Para uma criança que aprenda a ler antes de ter entrado na escola é a coerência da fonética e o respeito pelas raízes das palavras que lhes traça o caminho. É assim como se fosse automático… Aquele “c” ou “p” têm um propósito, não é apenas um vestígio de tempos idos da dominação romana. É uma ponte que nos liga aos outros povos sul-europeus. É o que nos faz ir para fora e tão depressa aprender a falar e escrever as línguas latinas, assim como o inglês com a sua grande influência do francês e por isso tão próximo do português, tão fácil para nós, às vezes é só mudar *acção para *action.

Obscurantismo, o oximoro “cultura da ignorância”.

Sempre houve os engraçadinhos da turma, os espertinhos, inseguros porque sabiam que o saber não era o seu forte, que tentavam sempre parecer mais e melhor perante alguém que sabia a resposta. “ena, és buéda inteligente!” É isto que queremos cultivar? Naquela máxima que a narrativa tenta contar de que é bom manter o povo ignorante? É daquelas coisas, quando não se consegue fazer igual ou melhor tenta-se mudar as regras. Quando não se consegue produzir nada de construtivo, tenta-se destruir o que está feito. O que interessa é ir para a tumba com o nome conhecido, a bem ou a mal.

A Alemanha também tentou um acordo ortográfico e obviamente falhou. Os Suíços mandaram-nos passear. Na terra deles mandam eles, ora essa, e se querem dizer e escrever Chäs chüechli e não Käsekuchen, fazem-no mesmo. Estão-se bem a borrifar se mais não sei quantos milhões escrevem de outra maneira. A língua portuguesa é rica como outras não são devido ao esforço neoclassicista dos linguistas, dos cientistas e restantes eruditos. Por isso temos o vulgar rotura e o mais erudito ruptura. Mas NUNCA, NUNCA “rutura”. Aquela ortografia que nem é carne nem é peixe, é mesmo diarreia.

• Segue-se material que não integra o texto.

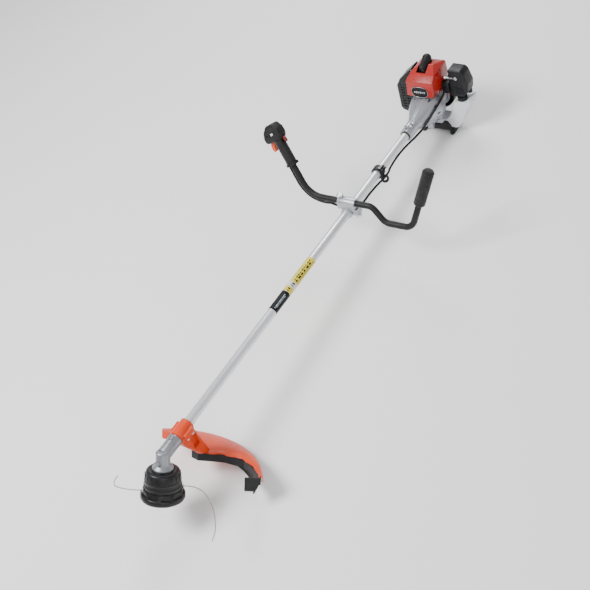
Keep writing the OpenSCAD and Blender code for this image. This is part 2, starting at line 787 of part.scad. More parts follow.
module clutch_shoes() {
    color("darkgray") at_rest() for (side = [0, 180]) rotate([side, 0, 0]) {
        difference() {
            intersection() {
                ring_x(drum_x + 4, drum_len - 6, drum_r - 3.6, 10);
                block([drum_x, -40, 3], [drum_x + 40, 40, 40]);
            }
            translate([0, 0, 19]) rod_x(drum_x, 40, 3);
        }
        translate([0, 0, 19]) rod_x(drum_x + 4, flywheel_x - drum_x - 4, 3);
    }
}

module flywheel_fan() {
    color("silver") at_rest() difference() {
        union() {
            rod_x(flywheel_x, 16, 25);
            rod_x(flywheel_x + 9, 4, fan_case_r - 8);
            for (k = [0 : 15]) rotate([k * 22.5, 0, 0])
                block([flywheel_x + 1, -1.2, 24], [flywheel_x + 9.5, 1.2, fan_case_r - 8]);
        }
        rod_x(flywheel_x - cut, 20, 6);
    }
}

// ---- crankcase, crank and cylinder --------------------------------------------------------
crank_bearing_x = [1566, 1620];
crank_bearing_len = 10;
crank_bearing_r = 16;
journal_r = 7.5;
web_r = 24;
web_t = 8;
rod_t = 10;
case_r_out = 40;

module crankcase() {
    color("silver") at_rest() difference() {
        union() {
            rod_x(case_front_x, 4, fan_case_r);
            rod_x(case_front_x, case_rear_x - case_front_x - 2, case_r_out);
            block([cyl_x - 27, -27, 0], [cyl_x + 27, 27, cyl_base_z]);
            rod_x(case_rear_x - 4, 4, 45);
            for (a = [135, 225]) rotate([a, 0, 0]) translate([0, 0, fan_case_r - 2])
                rod_x(case_front_x, 4, 6);
        }
        rod_x(crank_bearing_x[0] + crank_bearing_len, 44, 30);
        rod_x(crank_bearing_x[0], 80, crank_bearing_r);
        rod_x(case_front_x - cut, 10, 9);
        translate([cyl_x, 0, 0]) cylinder(h = 60, r = bore_d / 2 + 1);
    }
}

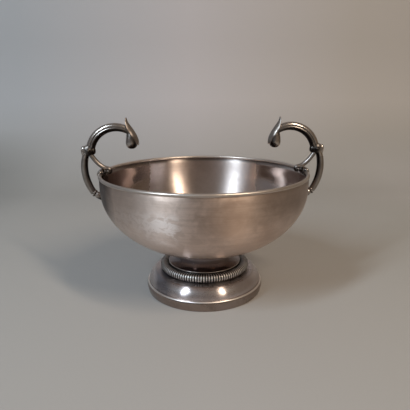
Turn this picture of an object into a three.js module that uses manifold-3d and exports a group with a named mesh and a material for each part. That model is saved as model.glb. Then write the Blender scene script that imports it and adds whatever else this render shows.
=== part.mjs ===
import * as THREE from "three";
import { mergeVertices } from "three/addons/utils/BufferGeometryUtils.js";
import Module from "manifold-3d";

// A footed silver-plated bowl with a gadrooned ring and two cast scroll handles.
// Millimetres, +Z up. The origin is the middle of the foot, on the table, and the handles lie along X.

const wasm = await Module();
wasm.setup();

// Solder line between pieces that touch
const GAP = 0.3;

// Bowl, spun from sheet, with a round wire on its rim
const BOWL_RADIUS = 80;
const BOWL_DEPTH = 65;
const STRAIGHT_WALL = 10.8;
const SHEET = 1.2;
const RIM_WIRE = 2.6;
const WIRE_PROUD = 0.6;
const BELLY_POWER = 2.05;

// Foot, from the table up: band, dome, flat shelf under the ring
const FOOT_RADIUS = 46.9;
const BAND_HEIGHT = 8;
const BAND_SHEET = 1.6;
const BAND_DRAFT = 0.8;
const BAND_LEDGE = 2;
const LIP_INSET = 1.5;
const DOME_RISE = 8.9;
const DOME_INSET = 0.7;
const SHELF_RUN = 3.4;
const SHOULDER = 1.7;

// Gadrooned ring on the seat
const RING_PROUD = 6.7;
const RING_HEIGHT = 6;
const RIB_COUNT = 110;
const RIB_DEPTH = 0.55;

// Neck between the ring and the bowl
const FLARE_RADIUS = 29;
const WAIST_RADIUS = 21.6;
const NECK_RISE = 8;
const SKIRT_INSET = 1.5;

// Handle, lower arm: an arc that bulges past the rim
const ARM_REACH = 11.2;
const ARM_LIFT = 2.4;
const ARM_ARC_RADIUS = 34;
const ARM_THICK = 5.3;
const ARM_WIDE = 5.8;
const ARM_FOOT_DROP = 16.6;

// Handle, knot where the arms and the strut meet
const KNOT_INSET = 1.3;
const KNOT_LIFT = 16.2;
const KNOT_LONG = 9.6;
const KNOT_TALL = 8.4;
const KNOT_WIDE = 7.4;

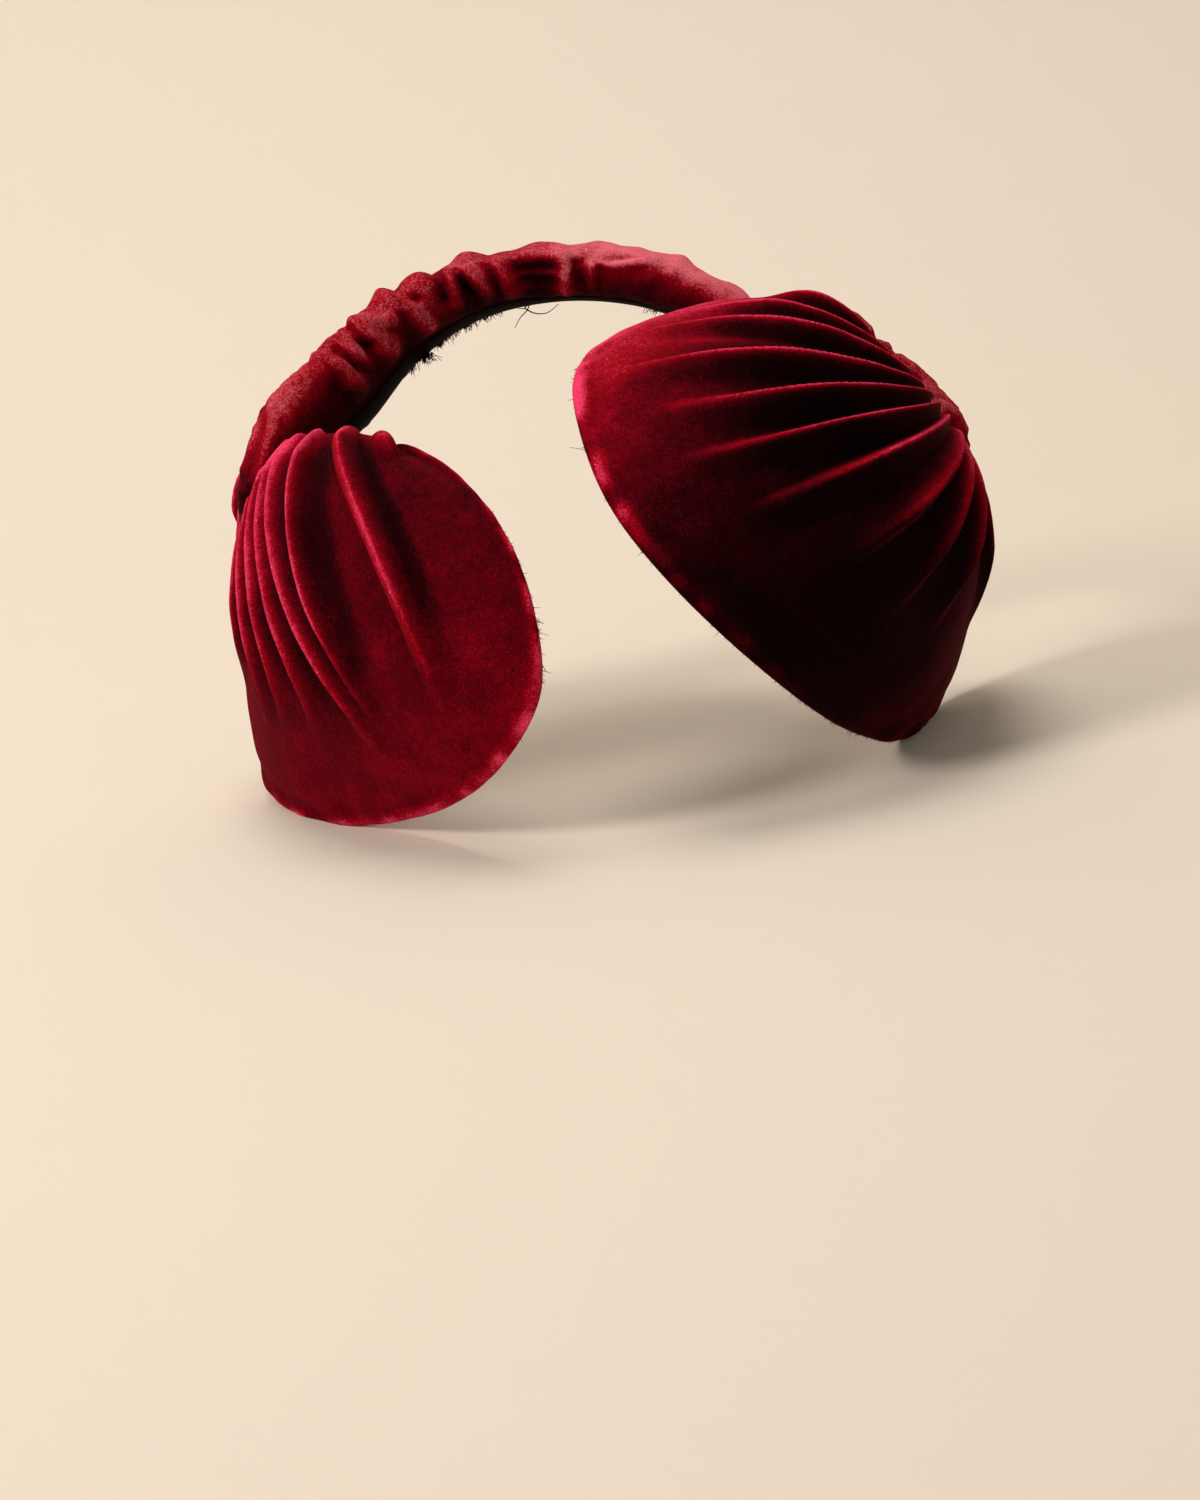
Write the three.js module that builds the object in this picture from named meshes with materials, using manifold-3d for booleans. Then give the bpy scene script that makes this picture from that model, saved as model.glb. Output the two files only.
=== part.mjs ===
// Half hat: two stiff pleated velvet fans carried by a ruched velvet band.
// Millimetres, +Z up, the front of the hat faces -Y.
// The tables are measured from the middle of the round crown that the hat sits on:
// x to the wearer's left, y towards the back, z up. The whole hat is then
// tipped a little, so that it stands on the lower edges of its two fans.

import * as THREE from "three";
import { mergeVertices } from "three/addons/utils/BufferGeometryUtils.js";
import Module from "manifold-3d";

const wasm = await Module();
wasm.setup();

// Driving dimensions
const CROWN = [80, 95, 82]; // half axes of the crown that the hat follows
const CLOTH_WALL = 2.6; // velvet over its stiffener
const RIM_ROLL = 4.2; // thickness of the turned edge of a fan
const RIM_WIDTH = 7; // how far in from the edge the turning reaches
const PLEAT_SINK = 1.6; // depth of the valleys between the pleats
const SEAT_GAP = 0.3; // between pieces that are sewn together
const LINING_WALL = 0.9; // ribbon on the inner side of the band
const LINING_SIDES = [8, 11]; // sides of the band's section that it covers
const LINING_PLACES = [0.08, 0.9]; // where along the band it starts and ends
const REST_PITCH = 4; // degrees, nods the hat into its resting pose
const REST_ROLL = 7.3; // degrees, leans it onto both fans
const FOOT_DEPTH = 1.4; // how much of each lower edge is flattened

const VELVET = 0x8c0418;
const RIBBON = 0x1c0f0c;

const ALONG_BAND = 72;
const ROUND_BAND = 14;
const ACROSS_FAN = 11;
const ROUND_RIM = 3;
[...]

O francês, oralmente, é uma língua de mono e dissílabos, mas o escrito nem tanto. É isso que lhe dá algum encanto e ao mesmo tempo desencanto, para pessoas como eu, nativas de um português em que dizer “u” ou “ü” é uma questão de sotaque; são surdas às subtilezas da língua dos Gauleses. O latim de pronúncia celta, dizem alguns. E quer uma academia de meia dúzia de tachistas tornar-nos ainda mais surdos. Talvez assim não ousemos tanto fugir do cantinho atlântico tão mal frequentado e gerido desde quando ainda nem um cheirinho de latim por lá se tinha dado. Esta eterna inferioridade, regada a chico-espertismo, que eu cada vez mais temo que não seja apenas cultural e que já nos esteja a começar a ser impressa nos genes. Naturalmente ou à força, através de fantasias masturbatórias de iletrados, como o AO90 e outras coisas que tais.

Temos muito a aprender com os helvéticos. É com os casos de sucesso que se aprende, digo eu.